Growth-Adapted Tensegrity Structures (GATS)
Imagine a robotics system that automatically constructs a rotating space habitat that’s ultra-lightweight (about one gram), allows for life, protects from radiation, and limits the effects of zero gravity. That’s the goal behind GATS. Using tensegrity approaches (which build strong constructs out of lightweight materials by patterning them into tense-strengthened designs), the project aims to build a space habitat that could be an affordable, efficient way to grow crops and house humans in space that are orbiting the Earth or other planets and moons.
A Precise Extremely large Reflective Telescope Using Reconfigurable Elements (APERTURE)

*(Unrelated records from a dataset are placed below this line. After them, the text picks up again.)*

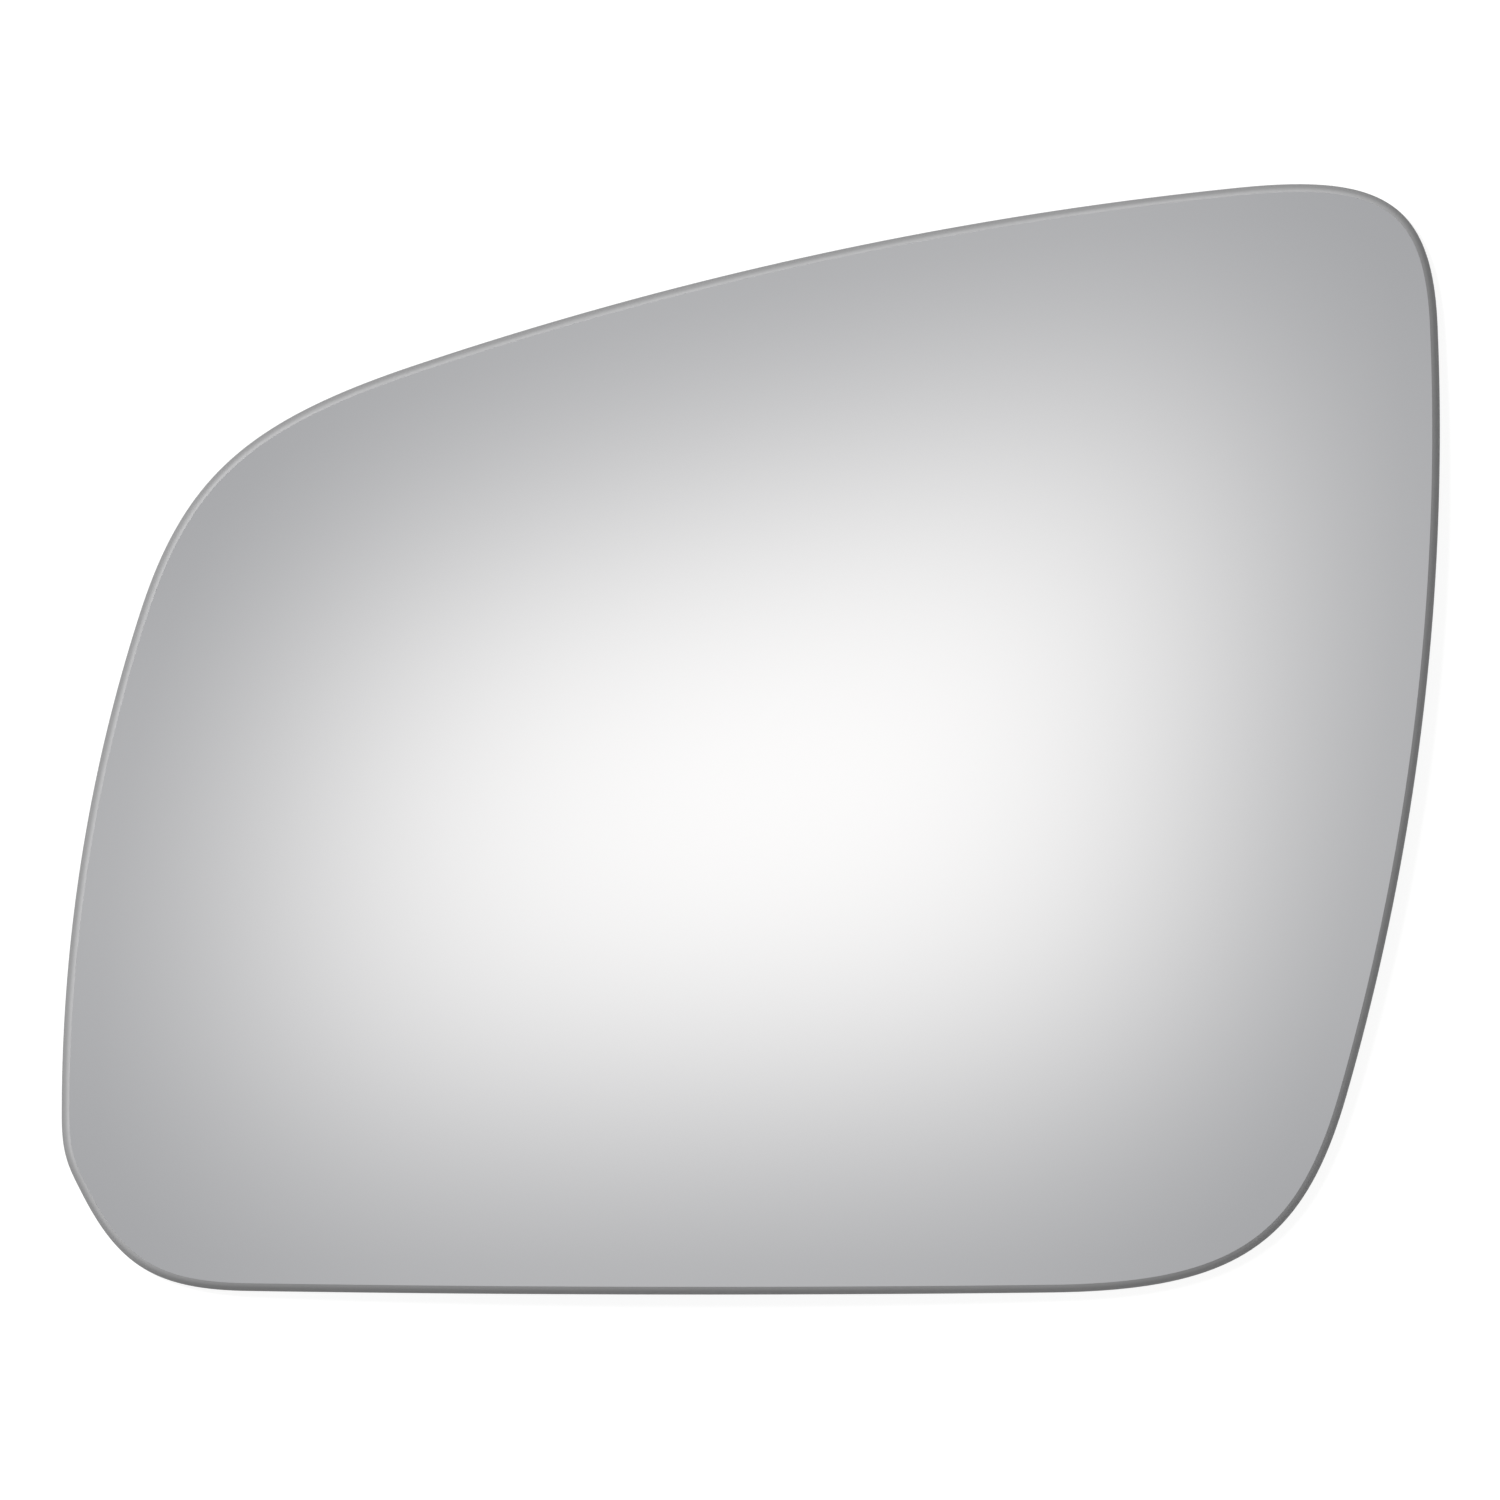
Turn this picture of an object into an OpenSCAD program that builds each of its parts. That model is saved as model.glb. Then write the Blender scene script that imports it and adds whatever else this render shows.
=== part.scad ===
// Convex glass of a car door mirror: one pane with a ground edge, silvered
// behind. It lies on its back with the reflecting face up, and its hollow
// back rests on three points of the rim. Sizes are in millimetres, and left,
// right, top and bottom are as seen from the front.

/* [Pane] */

// Overall width
glass_w = 180; // [150:1:210]

// Overall height
glass_h = 145; // [125:1:170]

// Thickness of the glass
glass_t = 2; // [1.8:0.1:3]

// Radius of the convex face
face_r = 1400; // [900:50:2500]

/* [Corners] */

// How far the top left corner lies below the top right one
top_fall = 35; // [20:0.5:50]

// How far the top left corner is set in from the left
top_left_in = 19; // [8:0.5:30]

// How far the bottom right corner is set in from the right
bottom_right_in = 19; // [8:0.5:30]

// Width of the cut across the bottom left corner
cut_w = 9; // [6:0.5:14]

// Height of the cut across the bottom left corner
cut_h = 17.5; // [14:0.5:24]

/* [Sides] */

// How far the right side bows out between its corners
right_bow = 8.7; // [4:0.1:12]

// How far the top bows out
top_bow = 6.7; // [3:0.1:10]

// How far the left side bows out
left_bow = 5.4; // [2:0.1:8]

// How far the bottom bows out
bottom_bow = 0.7; // [0:0.1:3]

/* [Rounding] */

// Top right corner: length of side it rounds off, below it and to its left
top_right_round = [19.5, 24.5]; // [10:0.5:35]

// Top left corner: length rounded off to its right and below it
top_left_round = [28.5, 23.5]; // [10:0.5:35]

// Bottom right corner: length rounded off to its left and above it
bottom_right_round = [30.5, 26]; // [10:0.5:35]

// Upper end of the cut: length rounded off above it and along the cut
cut_top_round = [5, 4]; // [2:0.5:6]

// Lower end of the cut: length rounded off along the cut and to its right
cut_foot_round = [14, 15.5]; // [6:0.5:20]

// How tightly each corner turns at its middle, where 0.6 is an even round
fullness = 0.77; // [0.6:0.01:0.85]

/* [Ground edge] */

// Width of the ground band round the face
grind_w = 1.05; // [0.4:0.05:1.6]

// How far the ground band runs down the side
grind_d = 1.3; // [1:0.05:1.4]

// How far down the side the band would reach if it kept the slope it has at the face
grind_slope_d = 0.9; // [0.4:0.05:1]

// Width of the small bevel round the back
back_bevel = 0.3; // [0.1:0.05:0.35]

/* [Hidden] */

// longest facets along the sides and round the corners
side_step = 6;
corner_step = 1.8;
// facets across the ground band
band_steps = 4;
// how far the blank reaches past the curved faces that trim it
spare = 0.3;
// facets of the two spheres
ball_fn = 400;
// rounds in which the crown finds its place
crown_rounds = 6;

// The corners in counter-clockwise order, each as
// [name, point, lengths rounded off before and after it, bow of the side after it].
corners = [
    ["bottom right", [glass_w - bottom_right_in, 0], bottom_right_round, right_bow],
    ["top right", [glass_w, glass_h], top_right_round, top_bow],
    ["top left", [top_left_in, glass_h - top_fall], top_left_round, left_bow],
    ["cut top", [0, cut_h], cut_top_round, 0],
    ["cut foot", [cut_w, 0], cut_foot_round, bottom_bow]
];
// the corners that touch the ground when the pane lies on its back
rests_on = ["bottom right", "top right", "cut foot"];

function unit(v) = v / norm(v);
function outward(v) = unit([v.y, -v.x]);
function corner(i) = corners[(i + len(corners)) % len(corners)];
function name_of(i) = corner(i)[0];
function place(i) = corner(i)[1];
function rounding(i) = corner(i)[2];
function bow(i) = corner(i)[3];
function side_length(i) = norm(place(i + 1) - place(i));

// a point and the direction of travel on the bowed side after corner i, t from 0 to 1
function side_point(i, t) =
    let (along = place(i + 1) - place(i))
    place(i) + t * along + 4 * bow(i) * t * (1 - t) * outward(along);
function side_heading(i, t) =
    let (along = place(i + 1) - place(i))
    unit(along + 4 * bow(i) * (1 - 2 * t) * outward(along));

// where the rounding of corner i starts and ends on the sides beside it
function round_start(i) = 1 - rounding(i)[0] / side_length(i - 1);
function round_end(i) = rounding(i)[1] / side_length(i);

// the rounded corner, a curve that leaves one side and joins the next smoothly
function corner_curve(i) =
    let (
        p0 = side_point(i - 1, round_start(i)),
        d0 = side_heading(i - 1, round_start(i)),
        p3 = side_point(i, round_end(i)),
        d3 = side_heading(i, round_end(i)),
        knee = p0 + d0 * cross(p3 - p0, d3) / cross(d0, d3),
        p1 = p0 + fullness * (knee - p0),
        p2 = p3 + fullness * (knee - p3),
        steps = ceil((rounding(i)[0] + rounding(i)[1]) / corner_step)
    )
    [for (k = [0 : steps]) let (t = k / steps, s = 1 - t)
        s * s * s * p0 + 3 * s * s * t * p1 + 3 * s * t * t * p2 + t * t * t * p3];

// the side after corner i, without the points that the corners already have
function side_curve(i) =
    let (
        from = round_end(i),
        to = round_start(i + 1),
        steps = ceil((to - from) * side_length(i) / side_step)
    )
    [for (k = [1 : 1 : steps - 1]) side_point(i, from + (to - from) * k / steps)];

// the whole line, fitted to the overall width and height about the origin
turns = [for (i = [0 : len(corners) - 1]) i];
drawn = [for (i = turns) each concat(corner_curve(i), side_curve(i))];
drawn_for = [for (i = turns) each concat(
    [for (p = corner_curve(i)) name_of(i)], [for (p = side_curve(i)) "side"])];
low = [min([for (p = drawn) p.x]), min([for (p = drawn) p.y])];
high = [max([for (p = drawn) p.x]), max([for (p = drawn) p.y])];
function fitted(p) =
    let (q = p - (low + high) / 2)
    [q.x * glass_w / (high.x - low.x), q.y * glass_h / (high.y - low.y)];
rim = [for (p = drawn) fitted(p)];
rim_count = len(rim);

// the rim moved inwards by w
function inset(w) =
    [for (i = [0 : rim_count - 1])
        rim[i] - w * outward(rim[(i + 1) % rim_count] - rim[(i + rim_count - 1) % rim_count])];

// The pane rests on the edge of its back at three corners. Its crown is over
// the middle of the circle through the three, so that it lies level.
foot = inset(back_bevel);
function corner_foot(name) = [for (k = [0 : rim_count - 1]) if (drawn_for[k] == name) foot[k]];
function farthest(points, middle) =
    let (far = max([for (p = points) norm(p - middle)]))
    [for (p = points) if (norm(p - middle) == far) p][0];
function circle_middle(a, b, c) =
    let (u = b - a, v = c - a, d = 2 * cross(u, v))
    a + [v.y * (u * u) - u.y * (v * v), u.x * (v * v) - v.x * (u * u)] / d;
function settled(middle, rounds) =
    let (touching = [for (name = rests_on) farthest(corner_foot(name), middle)])
    rounds <= 0 ? middle
        : settled(circle_middle(touching[0], touching[1], touching[2]), rounds - 1);
crown = settled([0, 0], crown_rounds);

// heights of the two curved faces, with the lowest edge of the back at 0
back_r = face_r - glass_t;
reach = max([for (p = foot) norm(p - crown)]);
centre_z = -sqrt(back_r * back_r - reach * reach);
function height(p, r) = centre_z + sqrt(r * r - (p - crown) * (p - crown));

// rings of the blank, from below the pane to above it
function ring(points, r, drop) = [for (p = points) [p.x, p.y, height(p, r) - drop]];
function level_ring(points, z) = [for (p = points) [p.x, p.y, z]];
band = [for (k = [0 : band_steps]) let (t = k / band_steps, s = 1 - t)
    [grind_w * t * t, grind_d * s * s + 2 * grind_slope_d * s * t]];
past_face = inset(grind_w * (1 + spare / grind_slope_d));
past_back = inset(back_bevel + spare);
rings = concat(
    [level_ring(past_back, -2 * spare)],
    [ring(past_back, back_r, spare)],
    [ring(rim, back_r, -back_bevel)],
    [for (b = band) ring(inset(b[0]), face_r, b[1])],
    [ring(past_face, face_r, -spare)],
    [level_ring(past_face, centre_z + face_r + 2 * spare)]
);

module blank() {
    last = len(rings) - 1;
    // two triangles between each pair of neighbours in each pair of rings
    walls = [for (k = [0 : last - 1], i = [0 : rim_count - 1])
        let (
            a = k * rim_count + i,
            b = k * rim_count + (i + 1) % rim_count
        )
        each [[a, a + rim_count, b], [b, a + rim_count, b + rim_count]]];
    floor_face = [for (i = [0 : rim_count - 1]) i];
    top_face = [for (i = [rim_count - 1 : -1 : 0]) last * rim_count + i];
    polyhedron([for (r = rings) each r], concat([floor_face], walls, [top_face]), convexity = 4);
}

module ball(r) {
    translate([crown.x, crown.y, centre_z])
        rotate([90, 0, 0])
            sphere(r, $fn = ball_fn);
}

module mirror_glass() {
    color("silver")
        intersection() {
            difference() {
                ball(face_r);
                ball(back_r);
            }
            blank();
        }
}

mirror_glass();
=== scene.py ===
import math

import bpy
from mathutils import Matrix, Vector


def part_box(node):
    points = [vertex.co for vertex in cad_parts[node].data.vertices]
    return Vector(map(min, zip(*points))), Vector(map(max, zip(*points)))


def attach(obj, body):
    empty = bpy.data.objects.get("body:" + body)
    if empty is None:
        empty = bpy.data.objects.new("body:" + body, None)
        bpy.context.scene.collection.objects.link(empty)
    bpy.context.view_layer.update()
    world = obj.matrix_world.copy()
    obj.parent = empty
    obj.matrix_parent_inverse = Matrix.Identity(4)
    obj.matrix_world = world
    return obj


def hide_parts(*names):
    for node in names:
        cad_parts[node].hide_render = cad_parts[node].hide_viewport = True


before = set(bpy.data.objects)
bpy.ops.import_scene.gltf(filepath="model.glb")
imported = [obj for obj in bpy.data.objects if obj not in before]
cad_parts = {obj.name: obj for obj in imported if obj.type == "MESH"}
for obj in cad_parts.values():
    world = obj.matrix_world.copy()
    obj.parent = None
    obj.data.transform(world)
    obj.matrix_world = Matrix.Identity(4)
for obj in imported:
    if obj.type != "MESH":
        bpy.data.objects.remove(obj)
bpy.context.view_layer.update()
paneLow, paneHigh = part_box("mirror_glass")
mm = 0.001
noiseLow, noiseHigh = 0.3, 0.7  # between which a noise texture mostly stays
print("frame loaded")


def linearColor(hexText):
    # sRGB hex to the linear colour that the shaders take
    channels = [int(hexText[k:k + 2], 16) / 255 for k in (1, 3, 5)]
    return [c / 12.92 if c <= 0.04045 else ((c + 0.055) / 1.055) ** 2.4 for c in channels] + [1]


def addNode(tree, kind, inputs=None, **settings):
    # adds one node; an input takes a value, a socket, or a node for its first live output
    node = tree.nodes.new(kind)
    for key, value in settings.items():
        setattr(node, key, value)
    for key, value in (inputs or {}).items():
        if isinstance(value, bpy.types.Node):
            value = next(output for output in value.outputs if output.enabled)
        if isinstance(value, bpy.types.NodeSocket):
            tree.links.new(value, node.inputs[key])
        else:
            node.inputs[key].default_value = value
    return node


def newMaterial(name):
    material = bpy.data.materials.new(name)
    material.use_nodes = True
    material.node_tree.nodes.clear()
    return material


# Silvered float glass: soda-lime glass with silver behind it. Smooth and almost without
# colour, it gives the eye a clear, bright reflection under the gloss of the glass.
silvered = {
    "tint": "#f6f6f6",
    "roughness": (0.015, 0.03),
    "film": 22 * mm,  # size of the slightly softer patches
    "glossRoughness": 0.01,
    "glassIor": 1.52,
}


def silveredGlass():
    material = newMaterial("silvered float glass")
    tree = material.node_tree
    here = addNode(tree, "ShaderNodeTexCoord").outputs["Object"]
    film = addNode(tree, "ShaderNodeTexNoise", {
        "Vector": here,
        "Scale": 1 / silvered["film"],
        "Detail": 3,
    })
    roughness = addNode(tree, "ShaderNodeMapRange", {
        "Value": film.outputs["Fac"],
        "From Min": noiseLow,
        "From Max": noiseHigh,
        "To Min": silvered["roughness"][0],
        "To Max": silvered["roughness"][1],
    })
    shader = addNode(tree, "ShaderNodeBsdfPrincipled", {
        "Base Color": linearColor(silvered["tint"]),
        "Metallic": 1,
        "Roughness": roughness,
        "Coat Weight": 1,
        "Coat Roughness": silvered["glossRoughness"],
        "Coat IOR": silvered["glassIor"],
    })
    addNode(tree, "ShaderNodeOutputMaterial", {"Surface": shader})
    return material


# Ground glass: the rim as a fine grinding wheel leaves it. Frosted and grey, it gives the
# eye a matt line round the bright face with faint marks that run along it. Its grey is
# painted paler next to the silver and darker down the side: painted shade on the steeper part.
ground = {
    # painted shade: the tones darken the grey from the face down to the side
    "tonesWithPaintedShade": [(0.37, "#aaaaab"), (1.15, "#8e8e8f"), (1.88, "#818182")],  # mm down the band
    "rampLength": 2.5,  # mm down the band that the whole ramp of tones stands for
    "reliefRange": (0.1, 0.4),  # between which marks times grit mostly stay
    "markShade": 0.05,  # how much the relief darkens and lightens the tone
    "roughness": (0.42, 0.6),
    "markLength": 9 * mm,
    "markWidth": 0.3 * mm,  # real marks are finer; these are as coarse as they need to show
    "grit": 0.45 * mm,  # coarser than real grit, for the same reason
    "markDepth": 0.006 * mm,
    "glassIor": 1.52,
}


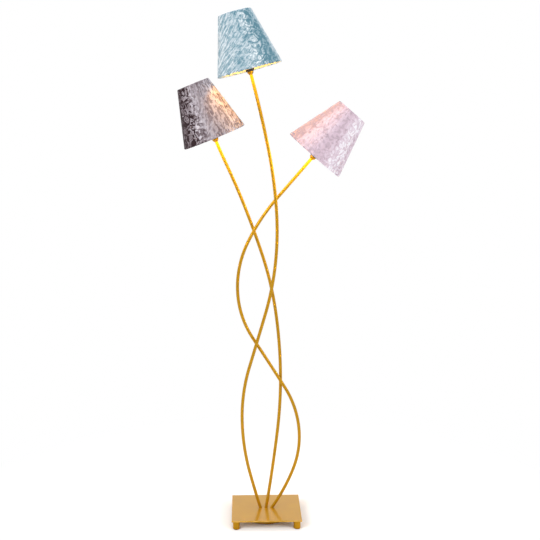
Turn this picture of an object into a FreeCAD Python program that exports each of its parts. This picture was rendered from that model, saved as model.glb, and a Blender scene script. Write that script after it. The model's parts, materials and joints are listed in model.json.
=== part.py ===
import FreeCAD, Part
import math
import os

from FreeCAD import Placement, Rotation, Vector

# Tree floor lamp: a square plate on four feet, weighted underneath, carries three bent
# tube arms that cross. Each arm ends in a cup, a lampholder, a bulb and a velvet shade.
#
# Frame: the origin is on the floor under the middle of the plate, +Z is up, +X is to the
# right and -Y is the front. Sizes are in millimetres, turns in degrees.

# ---------------------------------------------------------------- driving dimensions

# Base
PLATE_SIDE = 220.0
PLATE_THICK = 4.0
PLATE_TOP = 31.0
PLATE_CORNER = 1.0
PLATE_EDGE = 0.5
FOOT_RADIUS = 11.0
FOOT_INSET = 15.0
FOOT_ROUND = 2.0
FOOT_LIFT = 1.0
FOOT_PLACES = {
    "front_left": (-1, -1),
    "front_right": (1, -1),
    "back_left": (-1, 1),
    "back_right": (1, 1),
}
PAD_RADIUS = 8.0
PAD_THICK = 2.5
STUD_RADIUS = 3.0
STUD_LENGTH = 12.0

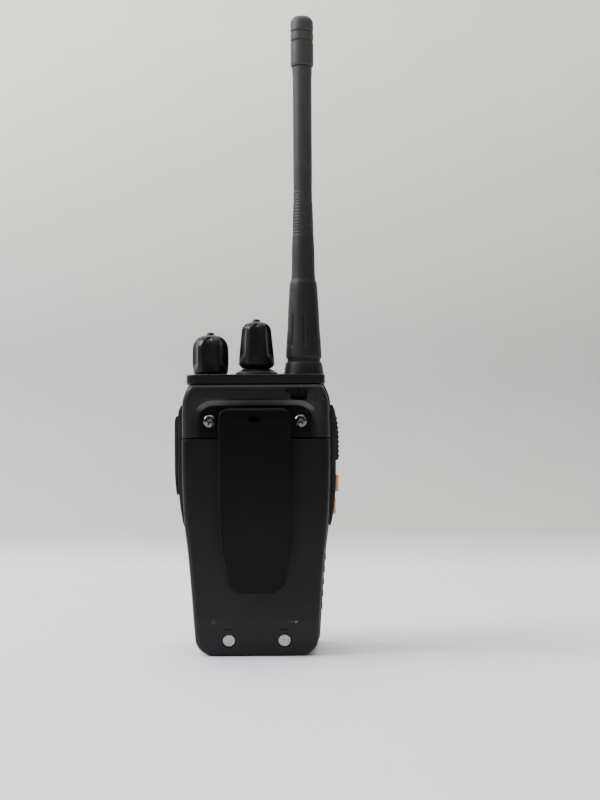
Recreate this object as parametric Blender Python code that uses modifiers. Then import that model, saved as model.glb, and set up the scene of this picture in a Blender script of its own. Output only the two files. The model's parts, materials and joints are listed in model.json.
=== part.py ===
"""Handheld two-way radio: slide-on battery, spring belt clip, two top knobs and a screw-on antenna.

The radio stands on its base. The origin is on the ground under the middle of its box. +Z is up, -Y out of
the speaker face, +Y out of the battery and belt clip, and -X out of the push-to-talk side.
Sizes are in millimetres, and the helpers turn them into metres.
"""

import math

import bmesh
import bpy
import numpy as np
from mathutils import Vector

MM = 0.001

# Body: half-widths at heights, then the layers from front to back
SIDE_HEIGHTS = (6.5, 22.0, 42.0, 54.0, 72.0, 107.0)
SIDE_WIDTHS = (26.2, 27.2, 28.8, 30.2, 31.0, 31.0)
BODY_TOP = 112.0
BASE_CORNER = 6.5
SHOULDER_CORNER = 4.0
WALL = 2.0
REAR_INSET = 0.8          # the battery and the chassis are this much narrower than the front case
FRONT_FACE = -20.5
CASE_RIM = -0.5
PLATE_FRONT, PLATE_BACK = -0.2, 1.8
LID_FRONT, LID_BACK = 2.1, 3.6
PACK_FRONT, PACK_BACK = 3.9, 12.5
HEAD_BACK = 12.2
HEAD_BOTTOM = 89.8
PACK_TOP = 89.2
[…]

Space telescopes like Hubble and Kepler have revealed more about outer space than we ever imagined we’d see. But we can only use them as they are built and launched — they are static tools, after all. So what about a reconfigurable telescope that can change how its mirrors are arranged and structured in order to peer more closely at different objects of different distances? Here’s an answer for you. Meet APERTURE.
Solar White Coating
Space can actually get really hot when the sun is involved. Direct sunlight can heat a spacecraft up by a significant rate. This is unhelpful to future missions in which we’ll want to ship supplies in cold or cryogenic storage back and forth between different worlds. One of the ways to keep a spaceship cool is to make sure it can reflect the sun’s rays off. The point of this “Solar White” project is to develop a reflective surface that can bounce back more than 99.9 percent of the sun’s energy.